Because tidal energy plants are in early development, equipment at these sites will not remain the same as the plants evolve. In fact, hardware will constantly change until the industry has established a blueprint for tidal plants. From there, we could see a spike in adoption — like wind power, which increased from 17,000 megawatts to 430,000 megawatts globally between 2000 and 2015.

Until then, choosing supervisory control and data acquisition (SCADA) software is a key step to establishing an effective tidal blueprint. SCADA is essential for monitoring energy generation sites, but for plants undergoing constant change, the software must be independent — and deployable regardless of plant equipment and communication protocols.

COPA-DATA’s zenon Energy Edition has been specifically developed for these varied environments. For the unusual requirements of tidal plants, zenon can be installed across any piece of hardware using its 300+ native drivers and protocols. For developing energy sites, the flexibility allows plant managers to scale zenon across the site as its hardware evolves and inevitably outgrows conventional software.

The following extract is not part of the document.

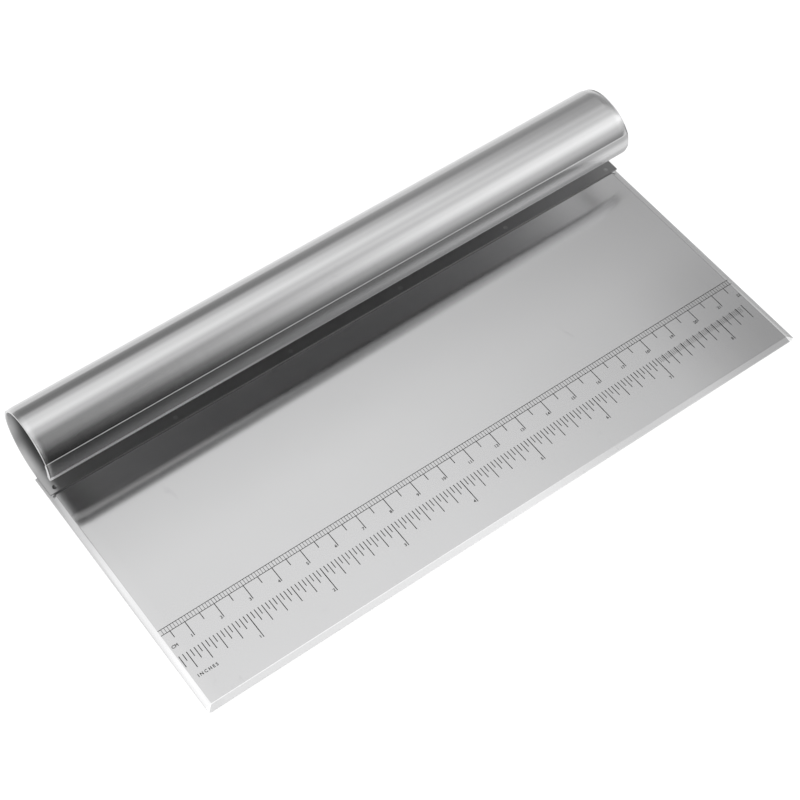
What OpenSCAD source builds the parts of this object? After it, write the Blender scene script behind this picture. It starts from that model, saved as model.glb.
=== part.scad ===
// Icing smoother. A flat steel blade with ground edges carries a rolled steel handle.
// The handle is one strip of sheet: a flange on the blade, an open roll, a curved lip and
// a hem folded inside the lip. A row of spot welds holds the flange to the blade.
// +X runs along the handle, +Y from the working edge to the handle, and +Z up.
// The origin is under the middle of the tool, on the surface that it lies on.

/* [Blade] */
// Width of the blade, along the handle
blade_w = 220; // [150:1:320]
// Thickness of the blade
blade_t = 0.9; // [0.7:0.05:1.5]
// Width of the ground bevel on the working edge and on both sides
bevel_w = 2; // [1:0.1:3.5]
// Thickness left at the ground edges
edge_t = 0.4; // [0.2:0.05:0.6]
// Radius of the two front corners
corner_r = 1; // [0.2:0.1:6]
// How far the blade stops short of where the roll lifts off it
blade_back_gap = 0.5; // [0.2:0.1:2]

/* [Handle] */
// Depth of the whole tool, from the working edge to the back of the roll
tool_d = 110; // [90:1:160]
// Outside diameter of the roll
roll_d = 27.6; // [22:0.1:34]
// Thickness of the handle's sheet
sheet_t = 0.7; // [0.5:0.05:1.1]
// How far each end of the handle stops short of the blade's side
handle_inset = 0.7; // [0:0.1:2]
// Depth of the flat flange in front of the roll's centre line
flange_d = 8.8; // [6:0.1:16]
// Angle above the roll's centre line at which the round turns into the lip
crease_angle = 30.52; // [15:0.02:40]
// Angle of the sharp bend between the roll and the lip
crease_turn = 14.1; // [8:0.1:30]
// Outside radius of the sharp bend
crease_r = 1.6; // [1.4:0.1:3]

/* [Lip] */
// Height of the lip, along its curve from the sharp bend to the folded edge
lip_h = 7.26; // [5:0.02:9]
// Outside radius of the lip's gentle curve
lip_curve_r = 16.35; // [12:0.05:60]
// Gap left inside the fold of the hem
hem_gap = 0.25; // [0.1:0.05:0.5]
// Share of the lip's height that the hem covers
hem_share = 0.85; // [0.3:0.05:0.95]

/* [Spot welds] */
// Number of spot welds along the flange
weld_count = 6; // [2:1:10]
// Diameter of each weld
weld_d = 1.6; // [1.2:0.1:2.6]
// Flange left between its front edge and the welds
weld_front_gap = 1; // [0.4:0.1:2]
// Flat blade left between its side bevels and the end welds
weld_side_gap = 0.4; // [0.2:0.1:4]
// Depth of the dent that each weld leaves in the flange
weld_dent = 0.12; // [0.05:0.01:0.3]
// Share of the blade's thickness that each weld reaches into
weld_bite_share = 0.5; // [0.2:0.05:0.8]

/* [Hidden] */
$fn = 96;
// How far cutting shapes run past what they cut
overrun = 1;
// Degrees in a quarter turn, and in the fold that brings a sheet back along itself
quarter_turn = 90;
half_turn = 180;
// Turn from one square of a wedge to the next, which overlaps it
wedge_step = 60;

roll_r = roll_d / 2;
handle_w = blade_w - 2 * handle_inset;
front_y = -tool_d / 2;
roll_y = tool_d / 2 - roll_r;
roll_z = blade_t + roll_r;
blade_d = roll_y - blade_back_gap - front_y;
roll_turn = quarter_turn + half_turn - crease_angle;
lip_turn = lip_h / lip_curve_r * half_turn / PI;
hem_r = sheet_t + hem_gap / 2;
hem_curve_r = lip_curve_r - 2 * hem_r + sheet_t;
key_w = sheet_t / 2;
weld_x = blade_w / 2 - bevel_w - weld_side_gap - weld_d / 2;
weld_y = roll_y - flange_d + weld_front_gap + weld_d / 2;
weld_pitch = 2 * weld_x / (weld_count - 1);
weld_bite = weld_bite_share * blade_t;
weld_h = weld_bite + sheet_t - weld_dent;

WELDS = [for (i = [1 : weld_count]) str("weld_", i)];

// A wedge that opens from the X axis through an angle, made of squares that overlap.
// Its last square hangs below the end, so the next bend starts exactly where this one stops
module wedge(reach, turn) {
    if (turn < quarter_turn)
        intersection() {
            square(reach);
            rotate(turn)
                mirror([0, 1])
                    square(reach);
        }
    else {
        for (at = [0 : wedge_step : turn - quarter_turn])
            rotate(at)
                square(reach);
        rotate(turn)
            mirror([0, 1])
                square(reach);
    }
}

// Sheet bent through an angle round the origin, from the X axis on, with its outside at radius r
module bend(r, turn) {
    intersection() {
        difference() {
            circle(r = r);
            circle(r = r - sheet_t);
        }
        wedge(r + overrun, turn);
    }
}

// A small square inside the sheet that joins two bends across the X axis
module seam_key(r) {
    translate([r - (sheet_t + key_w) / 2, -key_w / 2])
        square(key_w);
}

// Puts what follows a bend at its end, with the next bend's centre as the origin
module after_bend(r, turn, next_r) {
    rotate(turn) {
        seam_key(r);
        translate([r - next_r, 0])
            children();
    }
}

// What a rounded corner takes off, about the centre of its arc
module corner_waste() {
    difference() {
        translate([0, -corner_r - overrun])
            square(corner_r + overrun);
        circle(r = corner_r);
    }
}

// The blade's outline, with its working edge along X
module blade_outline() {
    difference() {
        translate([-blade_w / 2, 0])
            square([blade_w, blade_d]);
        for (side = [0, 1])
            mirror([side, 0])
                translate([blade_w / 2 - corner_r, corner_r])
                    corner_waste();
    }
}

// The bevel's waste along an edge of the given length: +X points off the blade
module bevel_waste(length) {
    rotate([90, 0, 0])
        linear_extrude(height = length, center = true)
            polygon([
                [-bevel_w, blade_t],
                [0, edge_t],
                [overrun, edge_t],
                [overrun, blade_t + overrun],
                [-bevel_w, blade_t + overrun]
            ]);
}

// One weld, with its foot at the given depth in the blade and its top at height h above that
module weld_slug(h) {
    translate([0, 0, blade_t - weld_bite])
        cylinder(h = h, d = weld_d);
}

module each_weld() {
    for (i = [0 : weld_count - 1])
        translate([i * weld_pitch - weld_x, weld_y, 0])
            children();
}

module blade() {
    color("silver")
        difference() {
            translate([0, front_y, 0])
                linear_extrude(height = blade_t)
                    blade_outline();
            translate([0, front_y, 0])
                rotate(-90)
                    bevel_waste(blade_w + 2 * overrun);
            for (side = [0, 1])
                mirror([side, 0, 0])
                    translate([blade_w / 2, front_y + blade_d / 2, 0])
                        bevel_waste(blade_d + 2 * overrun);
            each_weld()
                weld_slug(weld_bite + overrun);
        }
}

// The lip and its hem, about the centre of the lip's curve: the hem folds back inside the lip
module lip_section() {
    bend(lip_curve_r, lip_turn);
    after_bend(lip_curve_r, lip_turn, hem_r)
        bend(hem_r, half_turn);
    rotate(lip_turn)
        mirror([0, 1]) {
            seam_key(hem_curve_r);
            bend(hem_curve_r, hem_share * lip_turn);
        }
}

// The whole strip, seen from the end, about the roll's centre
module handle_section() {
    translate([-flange_d, -roll_r])
        square([flange_d, sheet_t]);
    rotate(-quarter_turn) {
        bend(roll_r, roll_turn);
        after_bend(roll_r, roll_turn, crease_r) {
            bend(crease_r, crease_turn);
            after_bend(crease_r, crease_turn, lip_curve_r)
                lip_section();
        }
    }
}

module handle() {
    color("gainsboro")
        difference() {
            translate([0, roll_y, roll_z])
                rotate([90, 0, 90])
                    linear_extrude(height = handle_w, center = true)
                        handle_section();
            each_weld()
                weld_slug(weld_bite + sheet_t + overrun);
        }
}

module weld(i) {
    color("darkgray")
        translate([i * weld_pitch - weld_x, weld_y, 0])
            weld_slug(weld_h);
}

blade();
handle();
for (i = [0 : weld_count - 1])
    weld(i);
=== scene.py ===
# Icing smoother: a ground steel blade with two etched scales, and an open rolled handle along its back.
# The scene is in metres. X runs along the handle, Y from the working edge to the handle.
# In the dictionaries of the pieces and finishes, lengths are in millimetres and angles in degrees.
from math import cos, pi, radians, sin

import bmesh
import bpy
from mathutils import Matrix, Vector


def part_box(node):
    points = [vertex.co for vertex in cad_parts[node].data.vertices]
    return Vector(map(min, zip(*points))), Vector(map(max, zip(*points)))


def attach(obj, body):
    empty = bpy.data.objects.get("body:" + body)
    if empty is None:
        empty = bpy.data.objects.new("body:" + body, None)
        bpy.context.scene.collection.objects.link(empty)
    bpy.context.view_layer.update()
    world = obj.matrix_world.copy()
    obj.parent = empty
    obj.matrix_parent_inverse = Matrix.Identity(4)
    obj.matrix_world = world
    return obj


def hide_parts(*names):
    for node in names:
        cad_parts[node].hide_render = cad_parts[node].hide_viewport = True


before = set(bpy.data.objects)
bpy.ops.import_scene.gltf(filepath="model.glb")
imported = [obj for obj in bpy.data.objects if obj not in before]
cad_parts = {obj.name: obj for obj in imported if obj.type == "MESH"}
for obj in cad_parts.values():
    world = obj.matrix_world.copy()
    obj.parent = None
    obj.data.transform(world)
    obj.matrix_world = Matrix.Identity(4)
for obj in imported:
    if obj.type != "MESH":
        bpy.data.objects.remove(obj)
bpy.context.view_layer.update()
bpy.context.scene.view_settings.view_transform = "Standard"
millimetre = 0.001
mergeGap = 0.0005 * millimetre  # points closer than this become one
pickGap = 0.004 * millimetre  # a point this close to a place counts as on it

bladeLow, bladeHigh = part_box("blade")
handleLow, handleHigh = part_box("handle")
weldBoxes = {name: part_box(name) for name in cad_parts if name.startswith("weld_")}
print("frame loaded:", len(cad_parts), "nodes")


# Small helpers for picking and editing
def onlySelect(piece):
    if bpy.context.mode != "OBJECT":
        bpy.ops.object.mode_set(mode="OBJECT")
    bpy.ops.object.select_all(action="DESELECT")
    piece.select_set(True)
    bpy.context.view_layer.objects.active = piece


def startEdit(piece):
    onlySelect(piece)
    bpy.ops.object.mode_set(mode="EDIT")
    bpy.ops.mesh.select_mode(type="VERT")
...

As tidal plants develop, intelligent software like zenon will be essential for integrating tidal onto the energy grid and taking advantage of flexibility markets. To be effective long term, tidal plants must communicate with the grid and with battery storage options. This will provide the potential to monitor energy prices and sell back to the grid when it is profitable to do so. Considering the high cost to establish tidal plants, this could be vital to make the generation method lucrative.

Time for tidal
Tides are predictable, inexhaustible and — as suggested by Leonardo da Vinci — almost mythologically immense. The United Kingdom boasts the largest tidal resource in all of Europe, with a total power resource estimated at more than 10 GWs of energy. To put that into perspective, that is almost half of Europe’s entire tidal energy capacity.

There is no denying the monstrous potential of tidal energy, but plant developers must be strategic when investing in technology for these sites. While the generation method is still in its early stages, intelligent software will prove essential to minimise costs, simplify communication and, eventually, allow these plants to scale and exploit the full potential of tidal power.